Question

I'm an amateur java developer and I have been working on this web application in my current company. The application is made in the Spring MVC framework. Hibernate is used as the ORM tool while the database is the DB2. Maven is used as the build and deployment tool for this application. The presentation layer and the service layer are totally seperated from each other, I mean both the layers are in seperate web application containers. We use two different servers for this, an Apache Tomcat and a JBoss Application server. Apache Tomcat is used as the server that contains presentation layer and JSPs with all the CSS and javascript stuff. While the business logic and service classes are present in the JBoss Application server.
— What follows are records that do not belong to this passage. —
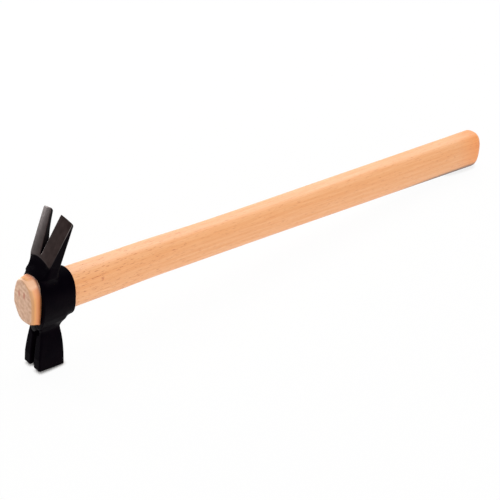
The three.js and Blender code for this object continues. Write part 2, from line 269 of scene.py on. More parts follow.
soft_box("key_box", (0.6, 0.5, 1.3), (0, 0, 0.05), 1.5, 17)
soft_box("fill_box", (-0.9, -1.8, 0.9), (-0.1, 0, 0.05), 1.2, 15.5)
soft_box("far_side_box", (-0.36, 0.98, 0.15), eye_middle, 0.42, 7)
print("three soft boxes of", [lamp.energy for lamp in bpy.data.lights], "watts")

# %% [markdown]
# The head as a distance field
#
# A forging has no sharp inner corners: every part flows into the next, because hot steel fills a die
# that way. Joining boxes and bevelling them gives seams that never look right. A distance field does.
# Each form is a formula that says how far a point lies from its surface, below zero inside. Forms are
# joined by a smooth minimum, which leaves a fillet, and cut by a smooth maximum, which eases the edge.
# So the code below can follow the making: forge the blank, grind the claws, cut the slot and groove.

# %% Rounded joins and cuts
fillet_end = 0.92


def melt(one, other, blend):
    """Joins two forms with a fillet. The blend is a little more than the fillet's radius."""
    share = np.clip(0.5 + 0.5 * (other - one) / blend, 0, 1)
    return other * (1 - share) + one * share - blend * share * (1 - share)


def meet(one, other, blend):
    """Keeps what two forms share, with the edge between them eased."""
    return -melt(-one, -other, blend)


def oval(across, up, half_width, half_height, power):
    """The distance to an oval. A power of 2 gives an ellipse, and more a squarer one."""
    wide = np.abs(across) / half_width + 1e-6
    high = np.abs(up) / half_height + 1e-6
    size = (wide ** power + high ** power) ** (1 / power)
    slope = np.hypot(wide ** (power - 1) / half_width, high ** (power - 1) / half_height)
    return (size - 1) * size ** (power - 1) / slope


def spread(way, radius):
    """How far a fillet of this radius has spread at a given way into it. It ends before it is level."""
    within = np.clip(way, 0, fillet_end * radius)
    return radius - np.sqrt(radius ** 2 - within ** 2)


print("a join with a blend of 4 mm fills its corner by", -melt(0.0, 0.0, 4.0), "mm")


# %% [markdown]
# The eye
#
# The eye is a tube of oval section that tapers towards the grip, so that the head jams on the wood as it
# is driven on. Its walls are thicker at the front mouth. The same two ovals, one inside the other, give
# the wall everywhere, and the inner one is cut out only after the block and the claws have joined.
# The outer oval is squarer in its lower half, where the steel was drawn down into the block, and at the
# rear mouth it sits half a millimetre lower than the bore.

# %% Eye and bore
clearance = 0.3
wood_width = 22
front_eye_height = 36.4
rear_eye_height = 31.6
eye_front_reach = 11.2
eye_rear_reach = 17.6
front_cheek_wall = 4
rear_cheek_wall = 2.2
front_rim_wall = 2.2
rear_rim_wall = 2
rim_ease = 1.1
wood_power = 2.6
eye_power = 2.35
lower_eye_power = 2.9
rear_hang = 0.5


def along_eye(along, at_front, at_rear):
    """A size that changes evenly from the eye's front mouth to its rear one."""
    share = (along + eye_front_reach) / (eye_front_reach + eye_rear_reach)
    return at_front + (at_rear - at_front) * share


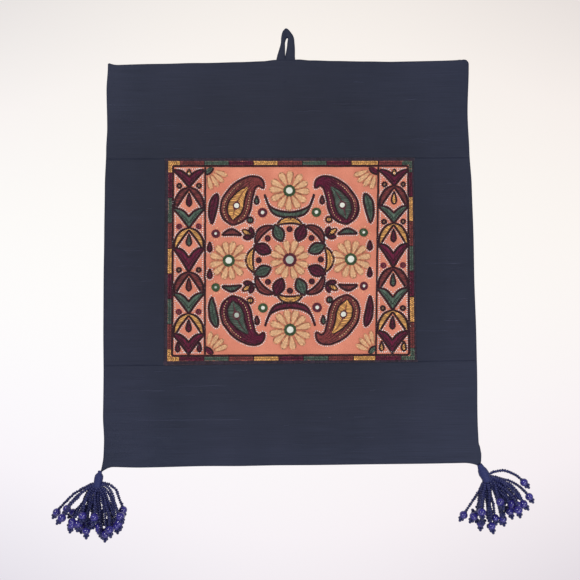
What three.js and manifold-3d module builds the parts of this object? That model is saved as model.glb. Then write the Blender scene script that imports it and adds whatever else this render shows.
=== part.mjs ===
// Mirror work wall hanging: pieced silk strips round an embroidered panel, a cloth loop, two beaded tassels.
// Millimetres, +Z up, front towards -Y. The origin is the crown of the loop's eye, where a nail bears.

import * as THREE from 'three';
import { mergeVertices } from 'three/addons/utils/BufferGeometryUtils.js';
import Module from 'manifold-3d';

const wasm = await Module();
wasm.setup();

// Driving dimensions
const CLOTH_THICK = 3;
const SEAM_GAP = 0.3;

// Turned edges are thin at the rim and puffed just inside it; seams lie in a shallow groove
const HEM = { steps: [0, 0.7, 2.2, 5, 10], share: 0.35, round: 2.2, puff: 0.16, puffAt: 5, puffWidth: 3 };
const SEAM = { steps: [0, 1.2, 3], share: 0.72, round: 3, puff: 0, puffAt: 0, puffWidth: 1 };
const CELL = 24;

// The outline, as uneven as hand sewing leaves it
const LEFT_EDGE = [
  { z: -430, x: -184.6 },
  { z: -378, x: -185.3 },
  { z: -343, x: -184.7 },
  { z: -248, x: -185.4 },
  { z: -151, x: -184.5 },
  { z: -114, x: -183.3 },
  { z: -90, x: -182.1 },
  { z: -53, x: -183.2 },
  { z: -28, x: -181.9 },
];
const RIGHT_EDGE = [
  { z: -430, x: 183.4 },
  { z: -394, x: 183.7 },
  { z: -300, x: 184.6 },
  { z: -252, x: 184.2 },
  { z: -204, x: 184.8 },
  { z: -155, x: 184.3 },
  { z: -119, x: 183.3 },
  { z: -82, x: 182.4 },
  { z: -28, x: 184.4 },
];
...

Below is the diagram representing the architecture of the appplication.

Web Application Architecture

So the Idea here is that all the presentation logic of my application is present in the apache tomcat server while all the business logic is present in the JBoss server. In order to connect the presentation layer with the business logic we use the Spring HTTPInvoker. Spring HTTPInvoker is similar to Remote method Invocation but through HTTP Protocol. Data is passed between the two layers through form objects. The form classes are present in both the servers. Hibernate takes care of all the connections with the database.I asked my supervisor about the benefits of such architecture he said that the presentation logic is completely decoupled and even if the JBoss stack is down we can add another stack resume the oprations as soon as possible. I argued with him that the MVC Pattern already gives that amount of abstraction and decoupling. Just for the sake of scalability they are seperated the two layers in two different servers.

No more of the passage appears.